Bu satırları maçın hemen başında, ilk 12 dakikayı izleyerek yazıyorum.
İki takımın da kazanma isteği…
Rakibe karşı hâkimiyet kurma çabası…
Gol atmak için gösterdiği gayret…
Oldukça iyiydi.
En azından beni bir haftadır kafamı meşgul eden “bahis oynayan hakemler” haberlerinden bir nebze uzaklaştırdı.
Kalite tesadüf değil elbet.
İki takımın da kadroları kaliteli.
Bu da maçın kaliteli geçeceği sinyalini daha ilk dakikalardan itibaren vermeye başladı.
“Bahis ve hakem ilişkisini unutturdu” dedim ama bu çok da doğru değildi.
Refleks olarak hakemin her hareketini daha dikkatli izledik.
Neyse…
İlk yarıda iki takım da istekliydi ama daha çok pozisyon üreten, gole daha çok yaklaşan Bursaspor oldu.
Bu istek…
Bu ataklar…
Bu çabalar…
Maçın 47. dakikasında İlhan Depe’nin ayağından gelen golün habercisiydi resmen.
Ama gol sevinci uzun sürmedi Bursaspor’un.
Rakip Kahramanmaraş, 50. dakikada Burak Kavlak ile skoru eşitledi.
Burak mı attı, kaleci Anıl mı golü hediye etti, bu gerçekten tartışılır.

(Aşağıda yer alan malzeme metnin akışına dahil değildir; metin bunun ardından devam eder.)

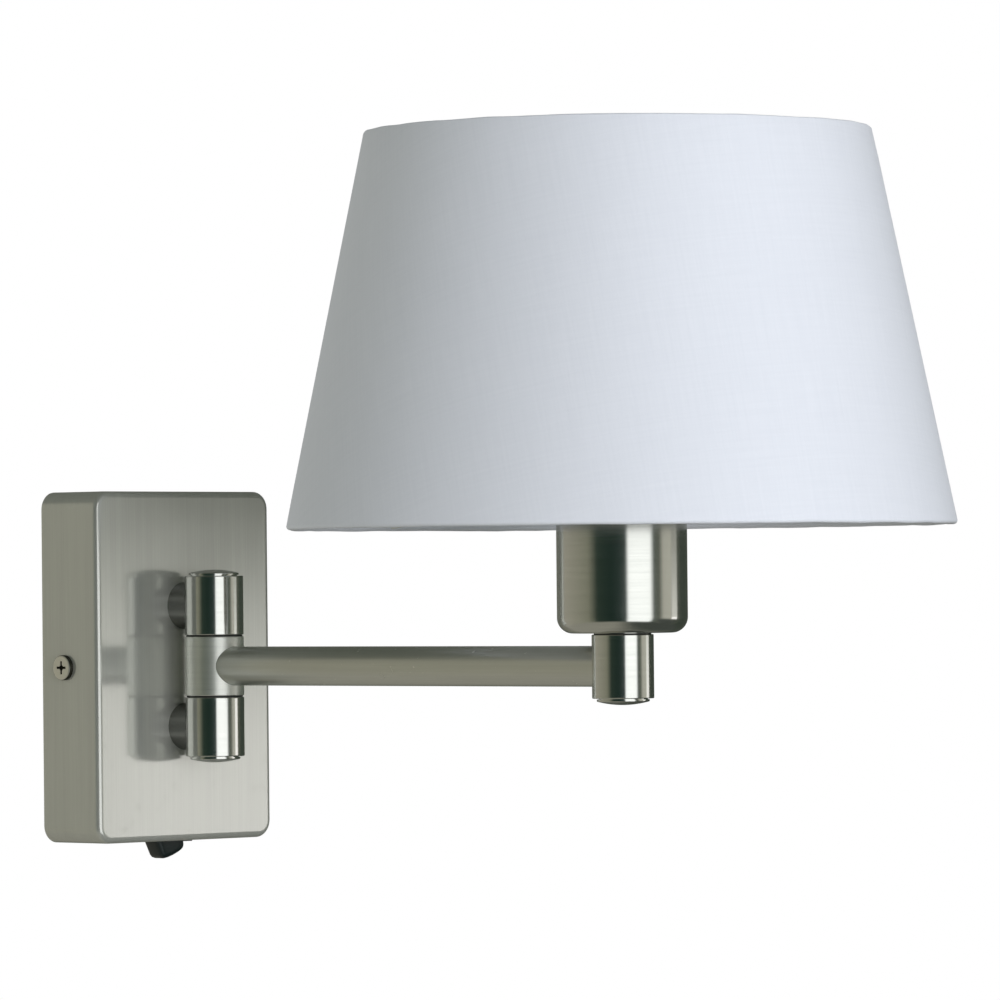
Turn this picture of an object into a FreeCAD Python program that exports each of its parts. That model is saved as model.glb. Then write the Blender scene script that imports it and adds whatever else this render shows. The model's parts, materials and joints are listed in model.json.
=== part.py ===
"""Swing-arm wall lamp: a switched wall box, a three-knuckle hinge, a straight arm and a shaded lamp head.

Millimetres. The wall is the plane Y = 0 and the lamp stands out of it towards -Y, with +Z up and +X to the
right of someone facing the wall. The origin is the centre of the wall bracket's back face, level with the arm.
Each sub-part is written to parts/NODE.step.
"""

import FreeCAD
import Part

import math
import os

V = FreeCAD.Vector
X_AXIS, Y_AXIS, Z_AXIS = V(1, 0, 0), V(0, 1, 0), V(0, 0, 1)

# ---------------------------------------------------------------- driving sizes
# Wall box cover, a pressed steel tray open towards the wall
BOX_WIDTH = 96.0
BOX_HEIGHT = 140.0
BOX_DEPTH = 32.0
BOX_WALL = 1.5
BOX_CORNER = 7.0
BOX_EDGE = 2.5

# Wall bracket, a cross of folded strip
BRACKET_THICKNESS = 1.6
BRACKET_BAR_WIDTH = 40.0
BRACKET_BAR_HEIGHT = 108.0
BRACKET_STRAP_HEIGHT = 22.0
BRACKET_CORNER = 4.0
EAR_CLEARANCE = 0.3
EAR_DEPTH = 20.0
EAR_COLLAR_RADIUS = 4.2
EAR_COLLAR_LENGTH = 2.4
WALL_SLOT_SPACING = 76.0
WALL_SLOT_WIDTH = 5.2
WALL_SLOT_LENGTH = 12.0
CABLE_HOLE_RADIUS = 9.5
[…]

Ama belki böylesi daha da iyi oldu.
Belki de Bursaspor takım olarak skoru koruma içgüdüsüyle geri çekilecekti.
Beraberlik golü sonrası top rakip alanda daha fazla dolandı.
Bursaspor hep golü aradı.
Bir ara sahaya baktığımda, normal bir atakta bile rakip alanda 9 Bursasporlu futbolcu vardı.
Top rakibe geçtiğinde de pres yaptılar yeşil-beyazlı futbolcular.
Yani maç berabere de bitseydi sanırım taraftarlar çok üzülmeyecek, “Elinizden geleni yaptınız, canınız sağ olsun.” diyecekti.
Ama kaptan buna izin vermedi.
Gemiyi kurtardı, takımına 3 puanı uzatma dakikalarında kazandırdı Muhammed Demir.
Bence önemli bir galibiyet elde etti Bursaspor.
Ve Bursaspor hem kendi gücünü gördü hem de ligde zirveye oynayan diğer takımlara gücünü gösterdi.